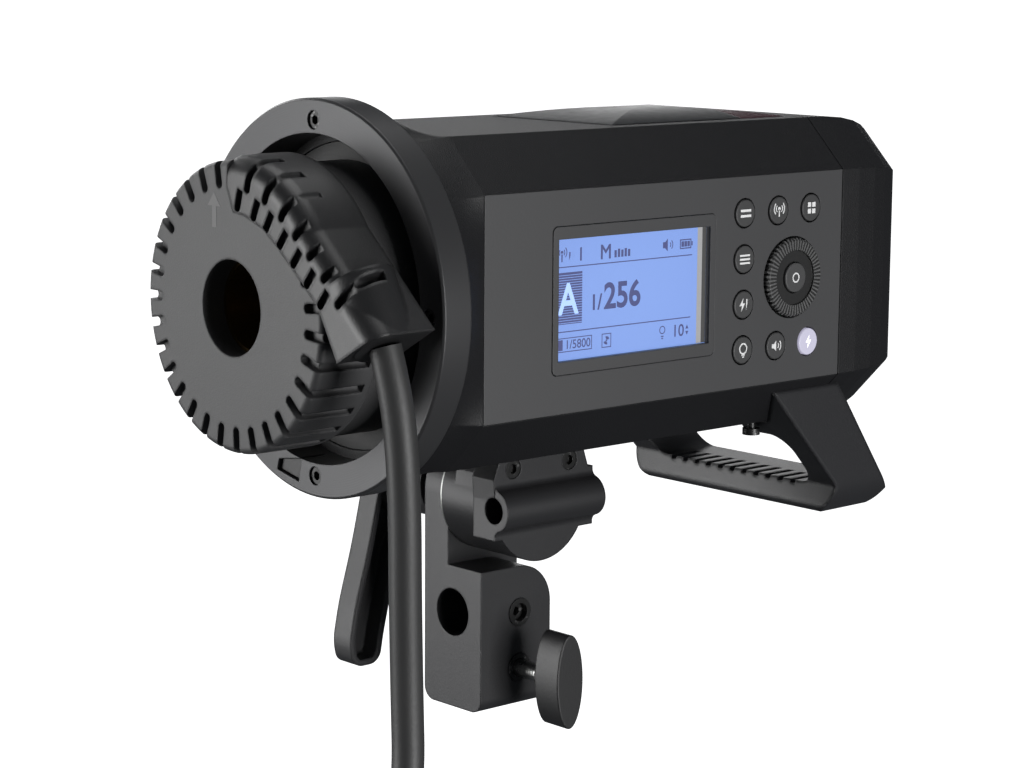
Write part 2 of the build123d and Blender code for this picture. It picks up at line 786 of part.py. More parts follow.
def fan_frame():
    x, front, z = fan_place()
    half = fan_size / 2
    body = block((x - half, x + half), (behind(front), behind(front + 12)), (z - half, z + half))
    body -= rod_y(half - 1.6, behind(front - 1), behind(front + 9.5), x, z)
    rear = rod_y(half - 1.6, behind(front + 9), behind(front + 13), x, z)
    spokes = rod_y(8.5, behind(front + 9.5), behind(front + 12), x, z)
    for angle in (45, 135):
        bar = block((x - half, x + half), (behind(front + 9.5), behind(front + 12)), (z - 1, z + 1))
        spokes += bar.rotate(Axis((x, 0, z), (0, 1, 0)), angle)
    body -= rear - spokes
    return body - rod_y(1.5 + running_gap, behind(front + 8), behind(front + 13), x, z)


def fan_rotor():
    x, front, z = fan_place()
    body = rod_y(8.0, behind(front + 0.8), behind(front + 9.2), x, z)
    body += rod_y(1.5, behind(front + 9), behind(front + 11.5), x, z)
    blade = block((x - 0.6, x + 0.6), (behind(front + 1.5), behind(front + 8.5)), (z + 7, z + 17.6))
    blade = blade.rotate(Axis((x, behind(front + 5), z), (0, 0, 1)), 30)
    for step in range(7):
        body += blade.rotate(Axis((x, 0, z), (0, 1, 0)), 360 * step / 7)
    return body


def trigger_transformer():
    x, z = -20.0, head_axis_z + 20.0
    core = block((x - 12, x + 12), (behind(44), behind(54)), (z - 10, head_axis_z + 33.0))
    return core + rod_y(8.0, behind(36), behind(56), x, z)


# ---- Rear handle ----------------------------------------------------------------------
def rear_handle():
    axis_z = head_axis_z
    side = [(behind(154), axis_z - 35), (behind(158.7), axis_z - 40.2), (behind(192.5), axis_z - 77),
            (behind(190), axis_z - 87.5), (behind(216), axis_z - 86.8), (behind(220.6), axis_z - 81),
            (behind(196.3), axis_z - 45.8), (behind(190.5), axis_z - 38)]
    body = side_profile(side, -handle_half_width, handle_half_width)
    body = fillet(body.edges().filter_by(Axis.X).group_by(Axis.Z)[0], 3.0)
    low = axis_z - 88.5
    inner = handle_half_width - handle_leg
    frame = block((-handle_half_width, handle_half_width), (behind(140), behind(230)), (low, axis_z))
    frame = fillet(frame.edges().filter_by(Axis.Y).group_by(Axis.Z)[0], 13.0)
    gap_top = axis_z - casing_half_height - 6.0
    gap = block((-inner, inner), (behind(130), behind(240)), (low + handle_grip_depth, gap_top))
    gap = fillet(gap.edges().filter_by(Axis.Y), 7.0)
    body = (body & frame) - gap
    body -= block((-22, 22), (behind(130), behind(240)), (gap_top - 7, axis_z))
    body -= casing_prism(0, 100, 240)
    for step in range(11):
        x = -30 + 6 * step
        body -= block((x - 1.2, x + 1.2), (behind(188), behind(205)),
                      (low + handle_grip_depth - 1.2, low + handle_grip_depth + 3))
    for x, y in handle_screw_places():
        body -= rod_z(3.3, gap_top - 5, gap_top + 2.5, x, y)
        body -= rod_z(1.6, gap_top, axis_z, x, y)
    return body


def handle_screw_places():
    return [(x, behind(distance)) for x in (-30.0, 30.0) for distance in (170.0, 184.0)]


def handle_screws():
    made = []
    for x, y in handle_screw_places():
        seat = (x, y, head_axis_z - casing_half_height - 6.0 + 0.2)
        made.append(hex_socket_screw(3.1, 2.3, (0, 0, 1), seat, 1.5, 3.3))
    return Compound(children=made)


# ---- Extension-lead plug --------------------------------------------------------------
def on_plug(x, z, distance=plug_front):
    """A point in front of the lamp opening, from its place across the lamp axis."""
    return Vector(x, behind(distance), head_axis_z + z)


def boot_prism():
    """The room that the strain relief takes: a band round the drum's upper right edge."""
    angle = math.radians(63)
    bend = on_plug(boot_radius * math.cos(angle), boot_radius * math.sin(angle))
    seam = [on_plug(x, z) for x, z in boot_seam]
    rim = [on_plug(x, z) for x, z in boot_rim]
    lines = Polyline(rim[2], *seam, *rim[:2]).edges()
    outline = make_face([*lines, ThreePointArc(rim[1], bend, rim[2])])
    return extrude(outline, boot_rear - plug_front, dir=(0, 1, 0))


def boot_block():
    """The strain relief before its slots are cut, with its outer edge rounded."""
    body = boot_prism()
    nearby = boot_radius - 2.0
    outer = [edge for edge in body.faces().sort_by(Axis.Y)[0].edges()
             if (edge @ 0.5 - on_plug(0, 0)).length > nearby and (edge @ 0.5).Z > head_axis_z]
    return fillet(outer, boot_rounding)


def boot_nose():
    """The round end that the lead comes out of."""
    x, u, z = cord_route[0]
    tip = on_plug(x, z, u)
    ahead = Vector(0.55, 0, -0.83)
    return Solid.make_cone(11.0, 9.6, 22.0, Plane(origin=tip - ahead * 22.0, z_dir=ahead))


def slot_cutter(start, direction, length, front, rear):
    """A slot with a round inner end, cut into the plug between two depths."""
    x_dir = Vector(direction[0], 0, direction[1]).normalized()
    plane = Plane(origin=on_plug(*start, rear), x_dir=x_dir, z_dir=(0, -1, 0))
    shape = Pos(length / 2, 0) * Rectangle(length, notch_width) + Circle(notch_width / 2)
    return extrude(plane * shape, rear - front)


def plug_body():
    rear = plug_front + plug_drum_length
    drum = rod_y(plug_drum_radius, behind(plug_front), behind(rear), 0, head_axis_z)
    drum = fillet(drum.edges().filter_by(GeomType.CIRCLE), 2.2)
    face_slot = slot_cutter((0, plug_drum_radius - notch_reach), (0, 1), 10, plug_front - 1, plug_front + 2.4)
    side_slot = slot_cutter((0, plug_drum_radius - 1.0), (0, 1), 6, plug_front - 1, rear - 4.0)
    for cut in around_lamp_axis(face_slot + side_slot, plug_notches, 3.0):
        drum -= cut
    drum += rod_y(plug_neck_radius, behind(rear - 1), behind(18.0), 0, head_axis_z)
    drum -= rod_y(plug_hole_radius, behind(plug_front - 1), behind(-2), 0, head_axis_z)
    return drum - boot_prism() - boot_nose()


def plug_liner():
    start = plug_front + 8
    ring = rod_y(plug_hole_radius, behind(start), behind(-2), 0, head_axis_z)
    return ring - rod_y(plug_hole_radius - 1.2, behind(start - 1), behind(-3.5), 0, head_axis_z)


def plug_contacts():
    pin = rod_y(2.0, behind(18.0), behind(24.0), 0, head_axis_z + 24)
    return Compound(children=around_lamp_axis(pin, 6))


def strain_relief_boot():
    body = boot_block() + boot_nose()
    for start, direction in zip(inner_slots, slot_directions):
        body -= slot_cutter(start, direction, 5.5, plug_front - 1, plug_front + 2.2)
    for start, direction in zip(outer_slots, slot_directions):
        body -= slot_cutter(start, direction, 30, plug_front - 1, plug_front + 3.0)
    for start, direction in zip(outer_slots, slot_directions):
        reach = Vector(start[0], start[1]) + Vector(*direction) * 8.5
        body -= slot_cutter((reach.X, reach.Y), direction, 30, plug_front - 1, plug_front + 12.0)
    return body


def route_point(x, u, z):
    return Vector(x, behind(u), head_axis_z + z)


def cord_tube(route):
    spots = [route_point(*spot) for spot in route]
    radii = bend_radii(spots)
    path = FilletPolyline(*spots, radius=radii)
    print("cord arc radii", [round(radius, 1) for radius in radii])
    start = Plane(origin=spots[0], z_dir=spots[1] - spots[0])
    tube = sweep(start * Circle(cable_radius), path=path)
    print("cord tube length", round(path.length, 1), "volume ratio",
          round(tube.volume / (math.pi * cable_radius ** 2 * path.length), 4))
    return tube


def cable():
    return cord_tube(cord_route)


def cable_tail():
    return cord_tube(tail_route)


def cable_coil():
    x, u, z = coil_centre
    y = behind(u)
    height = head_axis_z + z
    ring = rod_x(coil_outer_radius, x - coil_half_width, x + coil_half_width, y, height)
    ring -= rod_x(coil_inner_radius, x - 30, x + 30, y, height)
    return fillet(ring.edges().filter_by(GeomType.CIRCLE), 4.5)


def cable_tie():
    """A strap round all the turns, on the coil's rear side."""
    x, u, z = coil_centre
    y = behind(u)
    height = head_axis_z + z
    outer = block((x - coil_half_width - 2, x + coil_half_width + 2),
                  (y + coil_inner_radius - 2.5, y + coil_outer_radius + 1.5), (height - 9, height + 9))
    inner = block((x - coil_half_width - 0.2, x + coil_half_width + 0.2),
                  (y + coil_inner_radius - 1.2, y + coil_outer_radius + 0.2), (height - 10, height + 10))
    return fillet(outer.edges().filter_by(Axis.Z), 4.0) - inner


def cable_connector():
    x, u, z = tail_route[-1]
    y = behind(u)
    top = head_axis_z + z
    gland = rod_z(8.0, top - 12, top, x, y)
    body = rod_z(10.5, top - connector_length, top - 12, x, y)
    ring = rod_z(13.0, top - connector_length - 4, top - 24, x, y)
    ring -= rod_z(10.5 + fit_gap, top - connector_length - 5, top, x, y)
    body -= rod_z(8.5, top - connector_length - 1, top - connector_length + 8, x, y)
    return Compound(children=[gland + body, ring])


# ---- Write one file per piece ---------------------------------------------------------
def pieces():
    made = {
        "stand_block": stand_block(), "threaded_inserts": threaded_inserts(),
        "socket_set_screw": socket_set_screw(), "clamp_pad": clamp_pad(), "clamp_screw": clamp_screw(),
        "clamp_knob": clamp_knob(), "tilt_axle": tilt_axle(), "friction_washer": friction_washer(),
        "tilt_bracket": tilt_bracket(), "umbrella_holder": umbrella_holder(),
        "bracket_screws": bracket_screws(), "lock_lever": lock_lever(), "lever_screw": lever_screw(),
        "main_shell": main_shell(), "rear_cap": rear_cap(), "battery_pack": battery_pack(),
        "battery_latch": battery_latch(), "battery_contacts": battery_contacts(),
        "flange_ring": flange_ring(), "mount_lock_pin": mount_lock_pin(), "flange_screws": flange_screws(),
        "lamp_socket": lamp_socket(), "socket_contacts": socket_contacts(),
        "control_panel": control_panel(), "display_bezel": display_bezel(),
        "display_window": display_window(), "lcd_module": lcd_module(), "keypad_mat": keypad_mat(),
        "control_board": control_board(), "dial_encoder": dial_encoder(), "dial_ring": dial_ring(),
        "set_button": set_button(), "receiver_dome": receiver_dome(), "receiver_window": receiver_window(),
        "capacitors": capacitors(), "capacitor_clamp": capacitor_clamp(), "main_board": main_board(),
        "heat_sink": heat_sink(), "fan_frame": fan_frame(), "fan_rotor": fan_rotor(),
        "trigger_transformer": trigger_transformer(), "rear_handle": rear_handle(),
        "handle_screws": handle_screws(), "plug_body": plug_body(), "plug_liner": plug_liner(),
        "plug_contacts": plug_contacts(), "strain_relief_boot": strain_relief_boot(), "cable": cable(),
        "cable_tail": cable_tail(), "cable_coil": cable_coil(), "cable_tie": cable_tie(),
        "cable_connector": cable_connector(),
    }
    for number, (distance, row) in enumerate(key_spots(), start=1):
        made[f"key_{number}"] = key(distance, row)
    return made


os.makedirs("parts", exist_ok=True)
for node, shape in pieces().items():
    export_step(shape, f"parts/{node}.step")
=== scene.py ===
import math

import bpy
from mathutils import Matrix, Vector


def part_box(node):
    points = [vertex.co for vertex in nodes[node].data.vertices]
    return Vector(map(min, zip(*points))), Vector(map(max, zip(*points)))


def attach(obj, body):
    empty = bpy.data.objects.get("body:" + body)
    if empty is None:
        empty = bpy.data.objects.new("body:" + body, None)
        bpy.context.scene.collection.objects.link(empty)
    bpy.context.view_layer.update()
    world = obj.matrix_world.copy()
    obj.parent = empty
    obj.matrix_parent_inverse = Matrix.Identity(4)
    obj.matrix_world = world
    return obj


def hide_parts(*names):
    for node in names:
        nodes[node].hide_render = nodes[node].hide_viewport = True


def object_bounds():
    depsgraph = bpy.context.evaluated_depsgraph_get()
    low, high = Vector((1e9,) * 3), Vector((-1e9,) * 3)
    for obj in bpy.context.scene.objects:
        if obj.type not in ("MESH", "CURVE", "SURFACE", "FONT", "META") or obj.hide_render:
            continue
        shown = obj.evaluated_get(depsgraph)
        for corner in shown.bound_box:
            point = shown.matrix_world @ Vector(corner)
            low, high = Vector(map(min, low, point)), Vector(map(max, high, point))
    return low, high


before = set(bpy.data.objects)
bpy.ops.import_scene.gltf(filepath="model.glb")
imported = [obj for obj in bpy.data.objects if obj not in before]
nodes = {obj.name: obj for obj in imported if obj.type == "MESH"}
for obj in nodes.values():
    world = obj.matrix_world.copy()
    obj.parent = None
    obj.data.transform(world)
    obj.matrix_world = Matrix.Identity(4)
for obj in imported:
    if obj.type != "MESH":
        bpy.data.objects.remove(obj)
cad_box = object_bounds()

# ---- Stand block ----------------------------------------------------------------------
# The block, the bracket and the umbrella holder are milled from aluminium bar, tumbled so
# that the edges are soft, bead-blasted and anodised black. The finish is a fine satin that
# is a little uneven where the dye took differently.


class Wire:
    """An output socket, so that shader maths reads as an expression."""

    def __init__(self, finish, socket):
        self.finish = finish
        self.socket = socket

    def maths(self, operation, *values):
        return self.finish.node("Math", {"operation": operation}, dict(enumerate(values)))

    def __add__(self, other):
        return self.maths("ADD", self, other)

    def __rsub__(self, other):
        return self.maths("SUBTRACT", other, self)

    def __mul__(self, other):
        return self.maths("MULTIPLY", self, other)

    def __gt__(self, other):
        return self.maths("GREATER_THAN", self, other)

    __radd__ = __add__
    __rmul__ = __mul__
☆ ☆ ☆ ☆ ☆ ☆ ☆
Give again only the lines that run from the line with "for number, (distance, row)" to the line with "before = set(bpy.data.objects)". Include both of those lines exactly as written.

    for number, (distance, row) in enumerate(key_spots(), start=1):
        made[f"key_{number}"] = key(distance, row)
    return made


os.makedirs("parts", exist_ok=True)
for node, shape in pieces().items():
    export_step(shape, f"parts/{node}.step")
=== scene.py ===
import math

import bpy
from mathutils import Matrix, Vector


def part_box(node):
    points = [vertex.co for vertex in nodes[node].data.vertices]
    return Vector(map(min, zip(*points))), Vector(map(max, zip(*points)))


def attach(obj, body):
    empty = bpy.data.objects.get("body:" + body)
    if empty is None:
        empty = bpy.data.objects.new("body:" + body, None)
        bpy.context.scene.collection.objects.link(empty)
    bpy.context.view_layer.update()
    world = obj.matrix_world.copy()
    obj.parent = empty
    obj.matrix_parent_inverse = Matrix.Identity(4)
    obj.matrix_world = world
    return obj


def hide_parts(*names):
    for node in names:
        nodes[node].hide_render = nodes[node].hide_viewport = True


def object_bounds():
    depsgraph = bpy.context.evaluated_depsgraph_get()
    low, high = Vector((1e9,) * 3), Vector((-1e9,) * 3)
    for obj in bpy.context.scene.objects:
        if obj.type not in ("MESH", "CURVE", "SURFACE", "FONT", "META") or obj.hide_render:
            continue
        shown = obj.evaluated_get(depsgraph)
        for corner in shown.bound_box:
            point = shown.matrix_world @ Vector(corner)
            low, high = Vector(map(min, low, point)), Vector(map(max, high, point))
    return low, high


before = set(bpy.data.objects)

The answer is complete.